• **WORK TO BE COMPLETED**
Reproduce, word for word, every line from the first one down to the line containing "a spark-eroded cavity.", and nothing else.
** START **
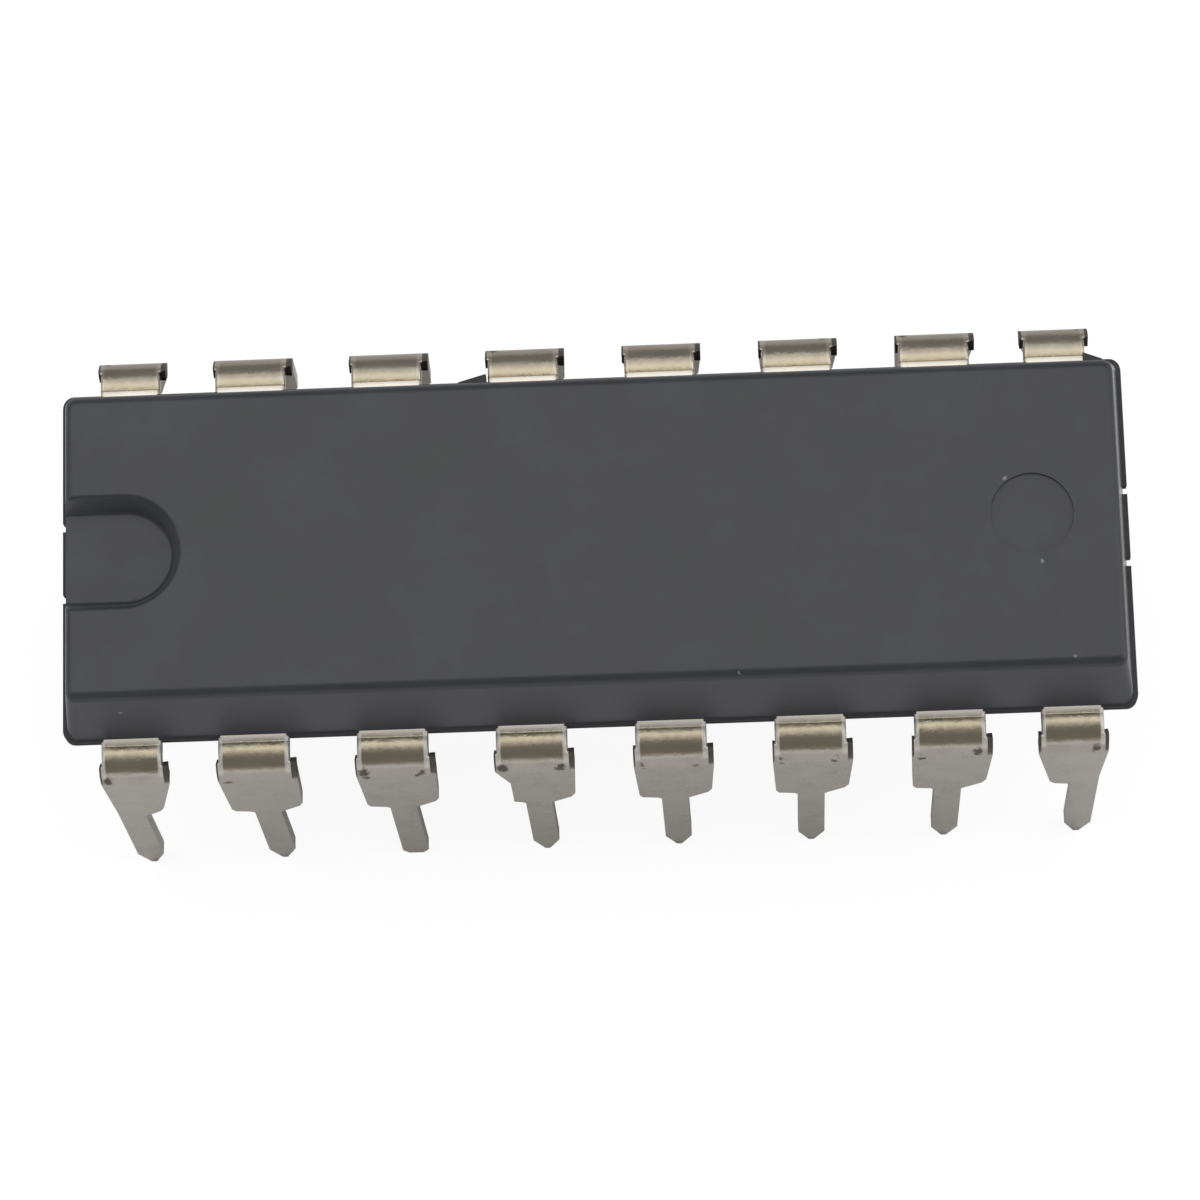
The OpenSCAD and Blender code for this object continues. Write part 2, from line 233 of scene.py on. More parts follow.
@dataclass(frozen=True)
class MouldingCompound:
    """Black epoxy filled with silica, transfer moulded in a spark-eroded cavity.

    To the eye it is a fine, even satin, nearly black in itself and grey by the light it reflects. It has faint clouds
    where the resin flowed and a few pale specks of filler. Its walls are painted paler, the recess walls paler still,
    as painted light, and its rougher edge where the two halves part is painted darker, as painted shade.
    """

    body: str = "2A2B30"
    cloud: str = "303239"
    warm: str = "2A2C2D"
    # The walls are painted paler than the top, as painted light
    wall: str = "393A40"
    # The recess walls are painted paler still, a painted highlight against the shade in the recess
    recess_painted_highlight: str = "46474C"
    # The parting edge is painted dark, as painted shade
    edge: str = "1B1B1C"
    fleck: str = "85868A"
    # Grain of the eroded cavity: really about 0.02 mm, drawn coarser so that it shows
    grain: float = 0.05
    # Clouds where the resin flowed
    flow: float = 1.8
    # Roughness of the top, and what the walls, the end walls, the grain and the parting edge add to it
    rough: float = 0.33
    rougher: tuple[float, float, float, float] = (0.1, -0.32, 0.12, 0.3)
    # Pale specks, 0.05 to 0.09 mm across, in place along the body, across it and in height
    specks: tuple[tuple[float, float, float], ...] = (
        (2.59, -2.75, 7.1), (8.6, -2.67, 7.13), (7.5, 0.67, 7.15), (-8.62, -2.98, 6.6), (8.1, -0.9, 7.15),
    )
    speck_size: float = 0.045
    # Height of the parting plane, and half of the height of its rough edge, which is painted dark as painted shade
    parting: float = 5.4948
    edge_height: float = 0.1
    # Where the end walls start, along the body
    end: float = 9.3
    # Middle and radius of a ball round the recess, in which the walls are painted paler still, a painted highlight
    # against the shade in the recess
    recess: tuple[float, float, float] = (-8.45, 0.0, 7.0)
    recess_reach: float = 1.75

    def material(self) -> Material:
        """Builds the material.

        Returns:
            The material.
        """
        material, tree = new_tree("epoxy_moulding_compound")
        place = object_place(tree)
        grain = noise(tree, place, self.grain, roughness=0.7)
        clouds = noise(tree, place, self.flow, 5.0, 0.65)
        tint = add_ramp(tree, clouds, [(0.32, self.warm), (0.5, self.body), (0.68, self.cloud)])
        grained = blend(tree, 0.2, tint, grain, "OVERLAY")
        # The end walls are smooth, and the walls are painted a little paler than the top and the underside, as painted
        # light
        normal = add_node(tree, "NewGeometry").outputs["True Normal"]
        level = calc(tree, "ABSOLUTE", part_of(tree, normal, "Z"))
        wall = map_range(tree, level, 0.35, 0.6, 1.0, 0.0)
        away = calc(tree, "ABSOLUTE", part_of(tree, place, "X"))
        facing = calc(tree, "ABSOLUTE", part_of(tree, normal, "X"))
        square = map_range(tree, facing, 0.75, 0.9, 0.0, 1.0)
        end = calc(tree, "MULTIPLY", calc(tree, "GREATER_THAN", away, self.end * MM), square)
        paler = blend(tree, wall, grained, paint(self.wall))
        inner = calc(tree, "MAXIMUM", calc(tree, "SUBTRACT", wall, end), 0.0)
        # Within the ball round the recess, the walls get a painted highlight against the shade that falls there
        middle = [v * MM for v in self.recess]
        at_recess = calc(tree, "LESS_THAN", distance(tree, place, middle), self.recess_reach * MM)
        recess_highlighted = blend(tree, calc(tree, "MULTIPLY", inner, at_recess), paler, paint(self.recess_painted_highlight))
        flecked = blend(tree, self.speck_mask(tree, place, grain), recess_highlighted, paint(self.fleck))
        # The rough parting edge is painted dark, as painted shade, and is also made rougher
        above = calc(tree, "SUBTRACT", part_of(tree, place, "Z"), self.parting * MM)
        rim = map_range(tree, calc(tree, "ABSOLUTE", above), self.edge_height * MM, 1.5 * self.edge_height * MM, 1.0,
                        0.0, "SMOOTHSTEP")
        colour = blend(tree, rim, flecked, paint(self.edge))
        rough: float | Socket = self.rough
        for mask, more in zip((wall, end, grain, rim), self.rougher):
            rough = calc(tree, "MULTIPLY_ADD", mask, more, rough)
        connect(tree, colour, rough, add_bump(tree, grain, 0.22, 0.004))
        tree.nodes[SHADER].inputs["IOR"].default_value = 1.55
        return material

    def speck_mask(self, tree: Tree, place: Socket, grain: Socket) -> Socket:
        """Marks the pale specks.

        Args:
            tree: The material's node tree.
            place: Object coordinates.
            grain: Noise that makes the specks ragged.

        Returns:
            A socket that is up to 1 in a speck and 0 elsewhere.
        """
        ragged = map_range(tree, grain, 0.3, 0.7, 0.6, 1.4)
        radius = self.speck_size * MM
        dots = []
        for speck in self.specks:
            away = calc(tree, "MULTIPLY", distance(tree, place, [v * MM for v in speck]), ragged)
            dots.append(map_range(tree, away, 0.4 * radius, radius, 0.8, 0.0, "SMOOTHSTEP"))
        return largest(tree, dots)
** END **
• **FINISHED TASK**
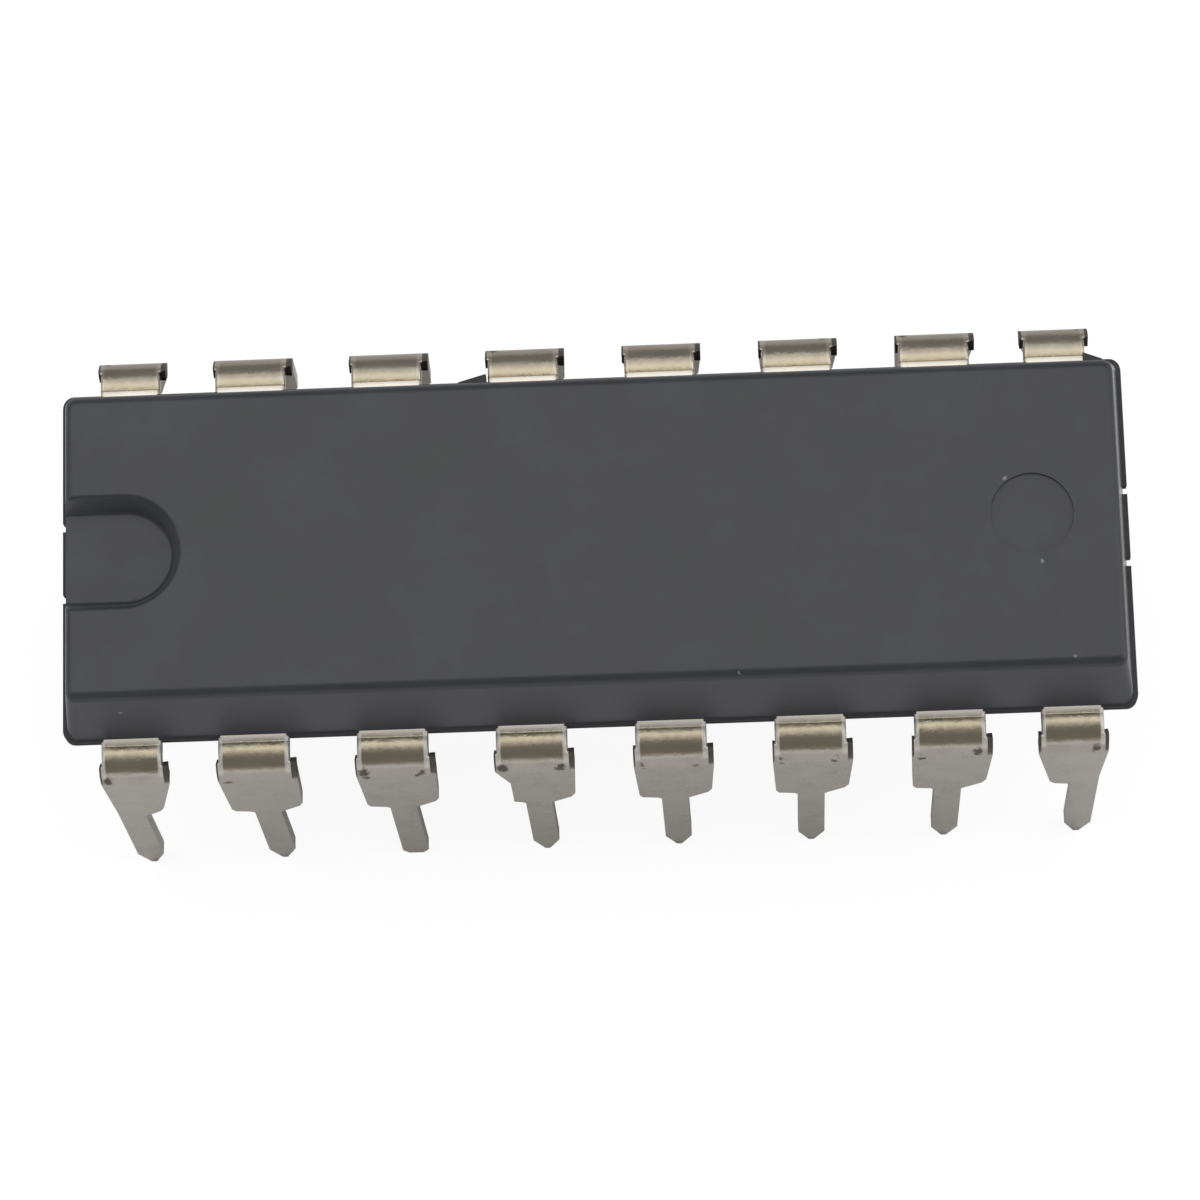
The OpenSCAD and Blender code for this object continues. Write part 2, from line 233 of scene.py on. More parts follow.
@dataclass(frozen=True)
class MouldingCompound:
    """Black epoxy filled with silica, transfer moulded in a spark-eroded cavity.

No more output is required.